Angels get hold of my infant niece.

We look around and find only

her milk bottle.

I am not going to wade into the debate over who is right and who is wrong in that part of the Middle East.  The history is long and bitter and multi-layered.  Mistreatment of the Jews all over the world and reaching back millennia is a fact.  What happened to European Jews between 1932 and 1945 is unspeakably horrendous; it would be unimaginable except that we have evidence in irrefutable abundance.

And it is also true that militant Palestinians have strapped bombs to themselves and suicidally murdered Israeli Jews, have repeatedly fired missiles into civilian areas of Israel, and have sworn the destruction and obliteration of the State of Israel.

But there is something just plain unfair about war where Israeli forces kill 2,251 Palestinian men, women, and children, while Palestinians kill 71 Israelis, 67 of them soldiers.  Where one side is armed with drone missiles, F-16 fighter-bombers, and tanks, while the other side is armed mostly with rocks.

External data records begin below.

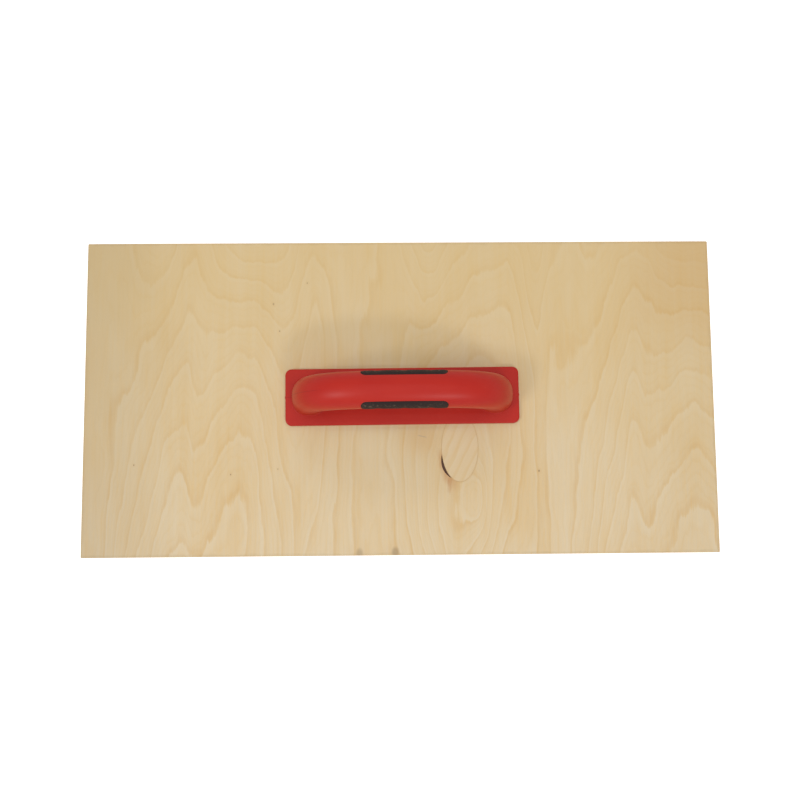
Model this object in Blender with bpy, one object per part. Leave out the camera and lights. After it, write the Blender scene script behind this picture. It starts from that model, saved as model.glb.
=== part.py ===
"""Plywood hand float: a seven-ply birch board with a moulded plastic handle screwed on from below.

World frame, in metres: the origin is the centre of the working face, +X runs along the board,
+Y across it and +Z up through the handle. The float rests on its working face at Z = 0.
"""

import math

import bmesh
import bpy
from mathutils import Matrix, Vector

MM = 0.001

# Board
BOARD_LENGTH = 500 * MM
BOARD_WIDTH = 250 * MM
BOARD_THICKNESS = 9 * MM
PLY_COUNT = 7
GLUE_LINE = 0.1 * MM
PLY_THICKNESS = (BOARD_THICKNESS - (PLY_COUNT - 1) * GLUE_LINE) / PLY_COUNT

# Oval repair patch in the top face veneer, and the gap left open beside it
PATCH_CENTRE = (46.7 * MM, -41.2 * MM)
PATCH_HALF_WIDTH = 14.5 * MM
PATCH_HALF_LENGTH = 27 * MM
PATCH_GAP = 0.15 * MM
CRESCENT_SHIFT = (-1.5 * MM, -1.1 * MM)
CRESCENT_START = math.radians(191)
CRESCENT_END = math.radians(243)

# Handle plate, screwed on a third of a degree out of square
HANDLE_CENTRE = (1.5 * MM, -0.2 * MM)
HANDLE_TURN = math.radians(0.34)
SEAT_GAP = 0.1 * MM
PLATE_LENGTH = 185 * MM
PLATE_WIDTH = 45 * MM
PLATE_THICKNESS = 3.5 * MM
PLATE_CORNER = 5 * MM
PLATE_EDGE_ROUND = 1 * MM
PLATE_BOTTOM = BOARD_THICKNESS + SEAT_GAP
PLATE_TOP = PLATE_BOTTOM + PLATE_THICKNESS

# Arched bar: the right half of its centre line is one Bezier curve, from mid span to the foot.
# Its section is an ellipse at mid span and squares up a little towards the foot.
BAR_HEIGHT = BOARD_THICKNESS + 49.8 * MM
FOOT_HEIGHT = BOARD_THICKNESS + 3.8 * MM
FOOT_X = 73.4 * MM
FOOT_LEAN = math.radians(1.5)
CROWN_REACH = 52 * MM
FOOT_REACH = 34.5 * MM
BAR_HALF_WIDTH = 14.2 * MM
BAR_HALF_DEPTH = 11.8 * MM
FOOT_HALF_DEPTH = 13.7 * MM
FOOT_SQUARENESS = 0.35
FOOT_FILLET = 0.8 * MM
FOOT_ROOT = PLATE_BOTTOM + 0.8 * MM

# Soft grip, let into the sides and underside of the bar
GRIP_SHIFT = 0.7 * MM
GRIP_HALF_LENGTH = 31.8 * MM
GRIP_DEPTH = 2.8 * MM
GRIP_CORNER = 4.5 * MM
GRIP_EDGE_ANGLE = math.radians(45)
GRIP_GAP = 0.3 * MM
KEY_COUNT = 3
KEY_PITCH = 19 * MM
KEY_LENGTH = 11 * MM
KEY_WIDTH = 8 * MM
KEY_HEIGHT = 8 * MM
KEY_CORNER = 1.5 * MM

# Hollow feet: each core draws straight down, so it narrows and leans inboard on its way up
CORE_HALF_X = 11.3 * MM
CORE_HALF_Y = 11.6 * MM
CORE_TOP = PLATE_BOTTOM + 23 * MM
CORE_TOP_X = 71.6 * MM
CORE_TOP_HALF_X = 7 * MM
CORE_TOP_HALF_Y = 9.5 * MM
BOSS_RADIUS = 4 * MM
WEB_THICKNESS = 2.2 * MM
WEB_LENGTH = 26 * MM

# Screws: countersunk, driven up from the working face
SCREW_X = 71.5 * MM
SCREW_Y = 6.5 * MM
SCREW_RECESS = 0.4 * MM
SCREW_LENGTH = 30 * MM
HEAD_RADIUS = 3.8 * MM
HEAD_RIM = 0.3 * MM
THREAD_RADIUS = 2 * MM
CORE_RADIUS = 1.35 * MM
SHANK_RADIUS = 1.5 * MM
THREAD_PITCH = 2.2 * MM
THREAD_LENGTH = 20 * MM
POINT_LENGTH = 4 * MM
TIP_SHARE = 0.15
DRIVE_RADIUS = 2.1 * MM
DRIVE_SLOT = 0.9 * MM
DRIVE_DEPTH = 1.9 * MM
DRIVE_TAPER = 0.55
HOLE_CLEARANCE = 0.3 * MM

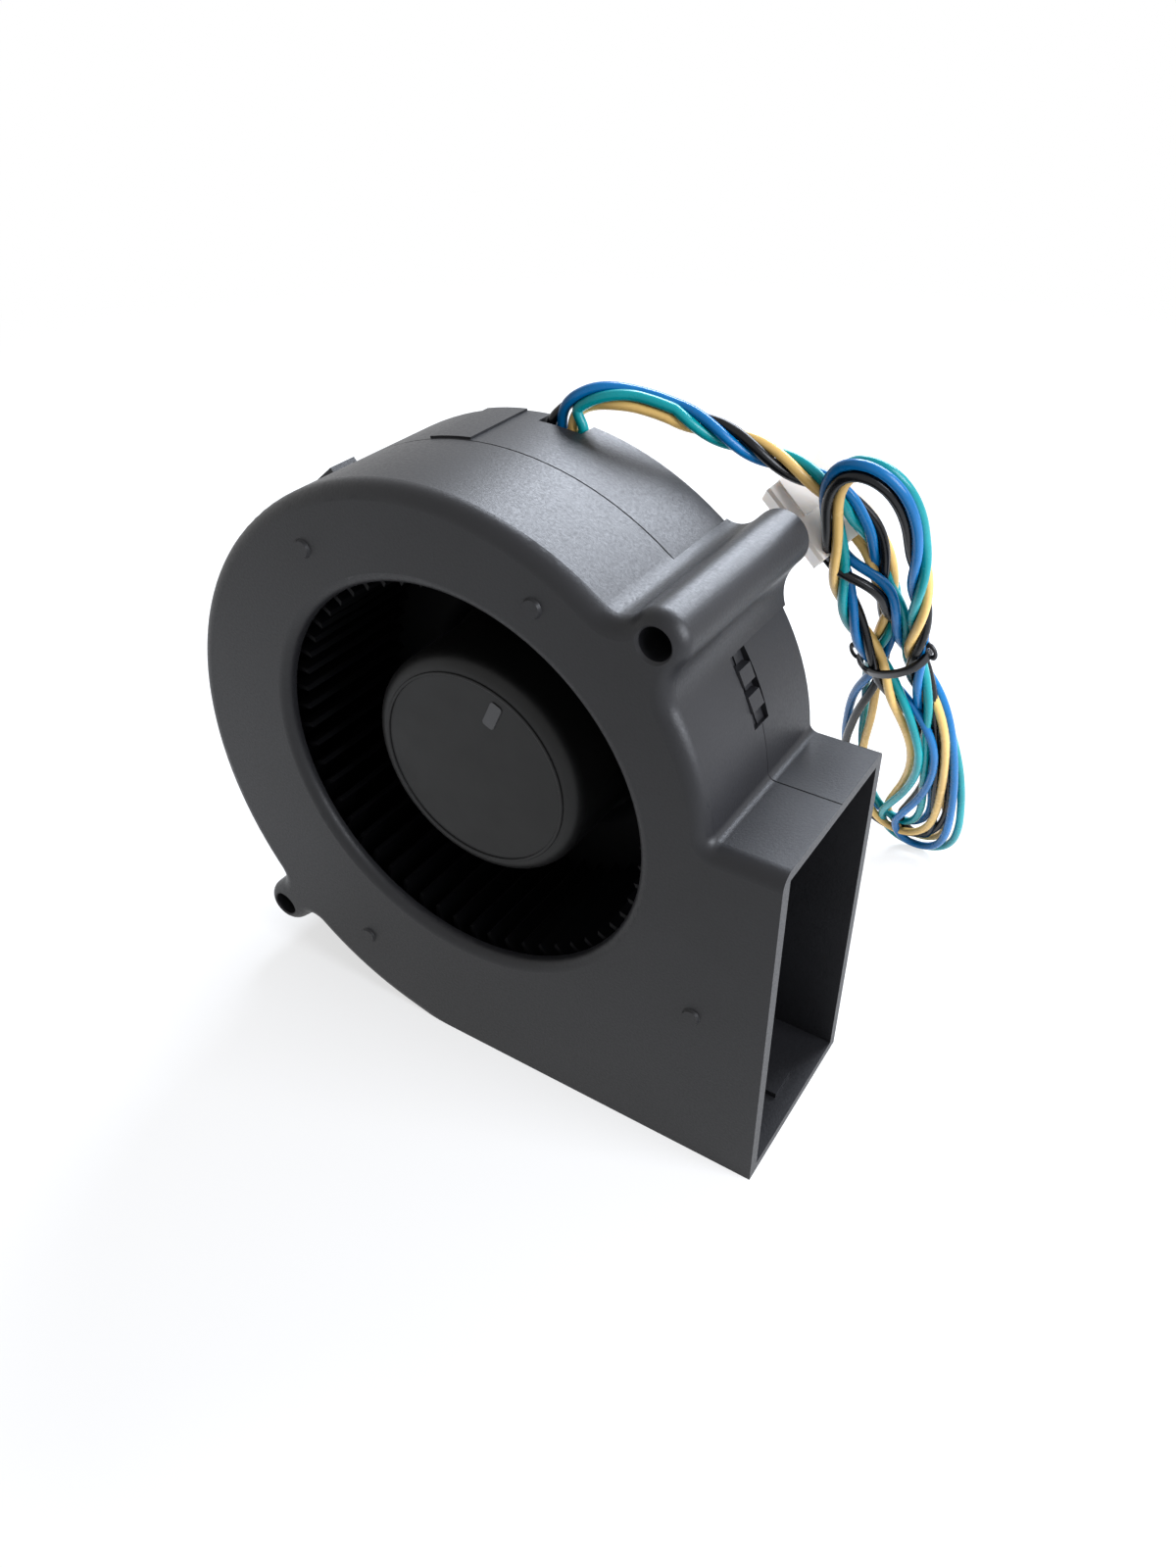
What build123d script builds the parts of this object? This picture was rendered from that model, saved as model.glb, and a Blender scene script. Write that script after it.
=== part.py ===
from build123d import *

import os
from math import asin, atan2, cos, degrees, hypot, pi, radians, sin, sqrt, tan

# Centrifugal DC blower: a scroll housing in two halves, a forward-curved impeller on an
# external-rotor motor, and a four-wire lead folded into a tied hank behind it.
#
# Frame: X towards the outlet, Z up, Y from the front face into the depth. The origin is the
# impeller's axis at the front face, and the blower stands on the flat side of its scroll.

# Housing, all in millimetres
HOUSING_DEPTH = 30.2
SEAM_DEPTH = 16.5
FACE_THICKNESS = 2.0
BACK_THICKNESS = 1.8
WALL = 1.6
FRONT_ROUNDING = 2.2
BACK_ROUNDING = 0.8
SEAM_GROOVE = 0.25
SEAM_GAP = 0.1

# Scroll outline, seen from the front: tangent arcs that open from the tongue round to the foot
BASE_Z = -50.7
OUTLET_X = 49.2
OUTLET_TOP_Z = 6.5
BACK_ARC_CENTRE = (0.1, -5.7)
BACK_ARC_RADIUS = 48.3
TOP_ARC_RADIUS = 42.7
TOP_ARC_END = 110.0
FOOT_ARC_RADIUS = 44.3
FOOT_ARC_START = 212.5
TONGUE_ARC_RADIUS = 36.0
TONGUE_ARC_START = 42.0
STEP_FILLET = 1.2
OPEN_END = 1.0

# Inlet
THROAT_RADIUS = 29.6
LIP_ROUNDING = 1.6

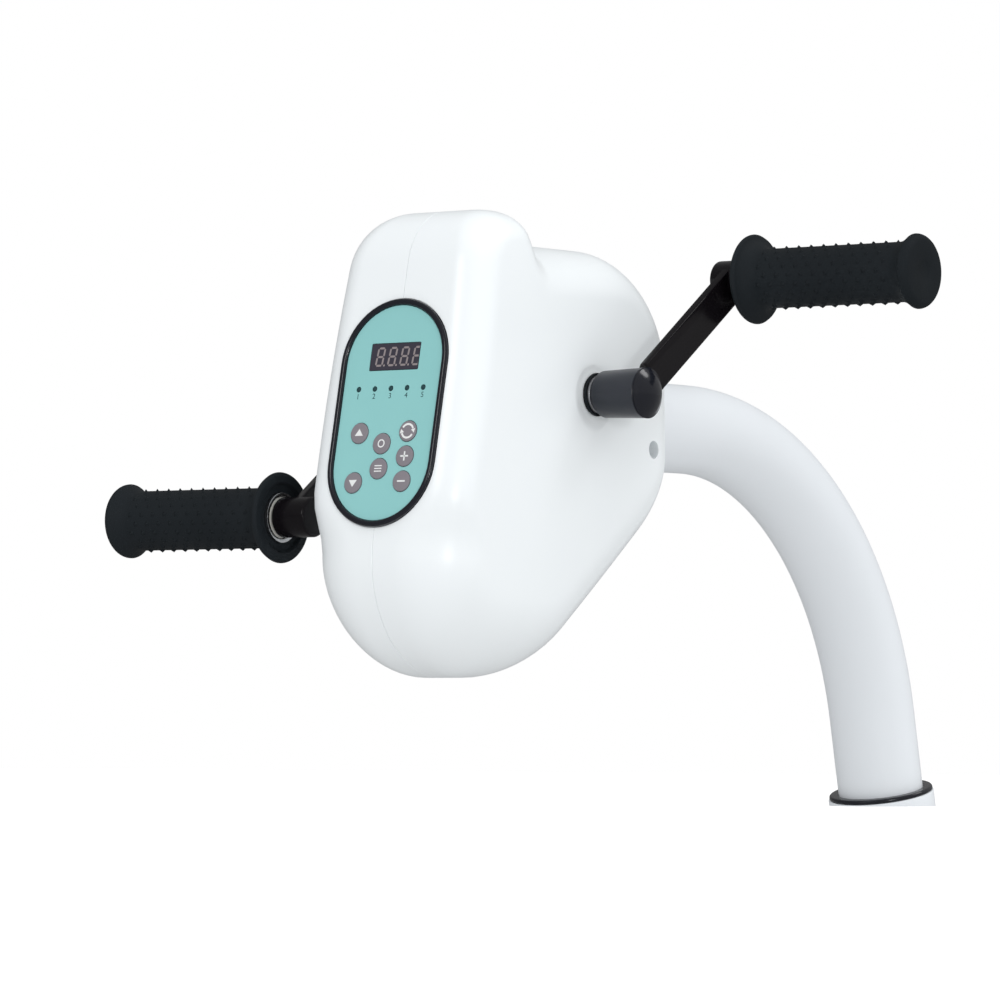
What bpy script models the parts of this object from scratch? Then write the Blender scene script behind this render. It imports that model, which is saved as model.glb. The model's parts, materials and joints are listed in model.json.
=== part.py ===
"""Hand crank head of an electric pedal exerciser, on its gooseneck.

Metres, +Z up. The control panel faces -Y and the "right" crank is at +X.
The origin is the centre of the level cut at the foot of the outer column.
Two housing shells close over a steel chassis that is bolted to the gooseneck.
A worm gearmotor turns the crank axle through a belt. Each crank carries a
grip that spins on its own spindle.
"""

from math import acos, asin, atan, atan2, ceil, cos, pi, radians, sin, tan

import bmesh
import bpy
from mathutils import Matrix, Vector

# Clearances
GAP = 0.0003  # between pieces that touch
SLIDE_GAP = 0.0005  # round a hole's fastener or a key

# Column and gooseneck
COLUMN_LEAN = radians(12.0)
COLUMN_DIAMETER = 0.0635
COLUMN_WALL = 0.0022
COLUMN_RISE = 0.0072  # along the axis, from the foot to the rim
BUSH_FLANGE = 0.0024
BUSH_EDGE = 0.0008
BUSH_OVERHANG = 0.0006  # the flange stands in from the column's outside
TUBE_DIAMETER = 0.0508
TUBE_WALL = 0.0020
NECK_STRAIGHT = 0.0557  # along the axis, from the foot to the bend
BEND_RADIUS = 0.207
BEND_TO_CRANK = 0.1587  # level run from the bend's end to the crank axis
CRANK_RISE = 0.0115  # crank axis above the tube's level run
NECK_PLATE_HALF = (0.0320, 0.0290)
NECK_PLATE_THICKNESS = 0.005
NECK_PLATE_CORNER = 0.010
LEAD_HOLE_RADIUS = 0.008

# Housing outline, in the plane of the parting line, from the crank axis
FACE_SLOPE = 0.216  # the front leans back by this much of its height
FACE_Y = -0.121
FACE_Z = -0.0131  # height of the panel's centre
COWL_TOP = 0.0985
COWL_BACK = -0.050
NOTCH_Y = -0.041
DOME_TOP = 0.082
HOUSING_BACK = 0.090
BACK_FOOT = -0.061
BELLY_BACK = -0.034
BELLY = -0.155
TOE_Y = -0.142
KNEE_Z = -0.070
HALF_WIDTH = 0.053
WALL = 0.003
FLANK_BOW = 0.13
BOW_CENTRE = -0.033
BOW_SPAN = 0.125
FLANK_TAPER = 0.10
TAPER_START = -0.060
TAPER_SPAN = 0.150
FLANK_CENTRE = (-0.012, -0.030)
OUTER_ROWS = 4
INNER_ROWS = OUTER_ROWS // 2
ARC_STEP = radians(22.0)
LONGEST_RUN = 0.060

# Crank drive
AXLE_RADIUS = 0.0085
AXLE_HALF = 0.0772
ARM_ANGLE = radians(35.0)  # of the right arm above +Y
ARM_LENGTH = 0.117
ARM_WIDTH = 0.0202
ARM_THICKNESS = 0.0050
ARM_X = AXLE_HALF - 0.0010  # inner face of the flat bar
DISH_FLOOR = HALF_WIDTH - 0.0028
DISH_RADIUS = 0.0200
DISH_BACKING = 0.0035
DISH_CORNER = 0.0012
SEAL_RADIUS = 0.0119
SEAL_START = DISH_FLOOR + 0.0012
SEAL_LENGTH = 0.0030
HUB_START = SEAL_START + SEAL_LENGTH + 0.0005
HUB_END = AXLE_HALF + 0.0076
HUB_RADIUS = 0.0138
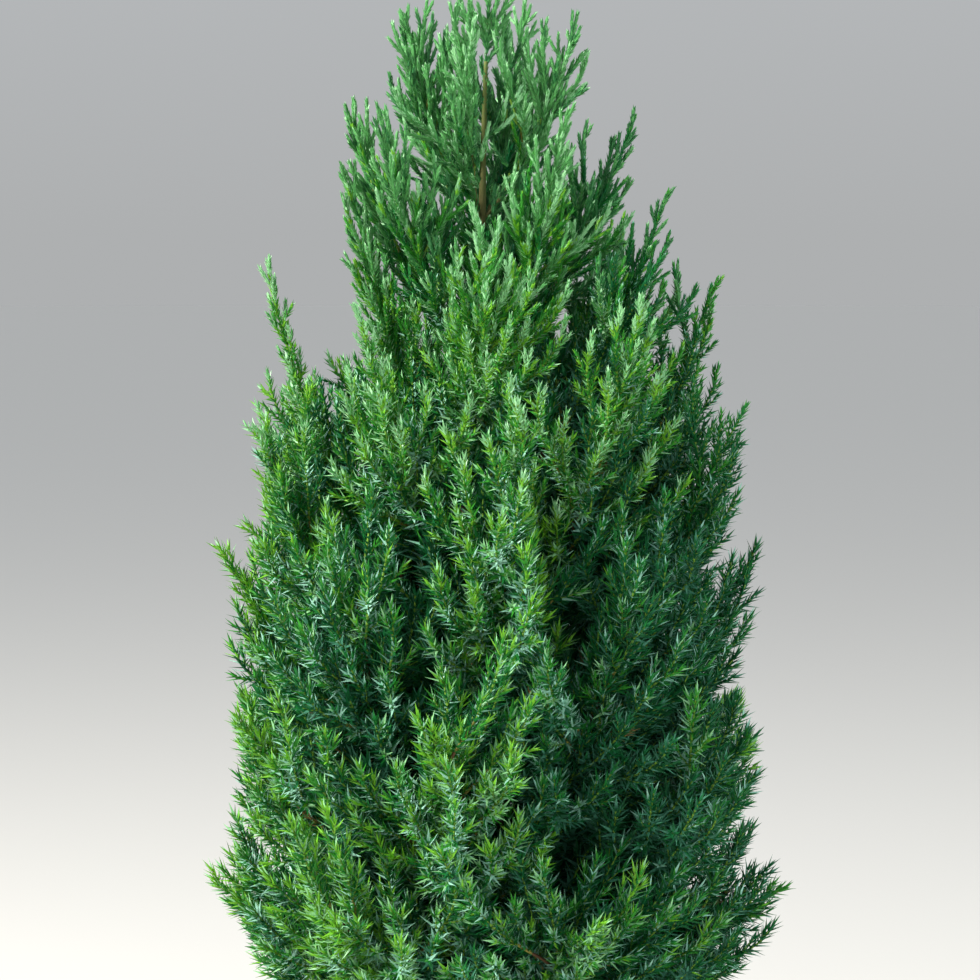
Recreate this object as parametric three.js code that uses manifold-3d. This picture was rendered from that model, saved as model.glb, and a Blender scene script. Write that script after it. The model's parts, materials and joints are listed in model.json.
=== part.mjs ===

Moreover, at least since the first intifada over three decades ago, it has become abundantly clear that massive Israeli retaliation against Palestinian provocations simply does not deter the Palestinians from continuing to resist military occupation and an apartheid system that strips them of freedom, justice, and human dignity.

As far back as the early 1990s, Gloria Emerson made it clear that the Israelis had only two options: learn to live with the Palestinians or kill them all.  That is still true today: learn to live with them, or kill them all.  Which is it going to be?


W. D. Ehrhart is an ex-Marine sergeant who holds a PhD in American Studies from the University of Wales at Swansea, and taught for many years at the Haverford School for Boys.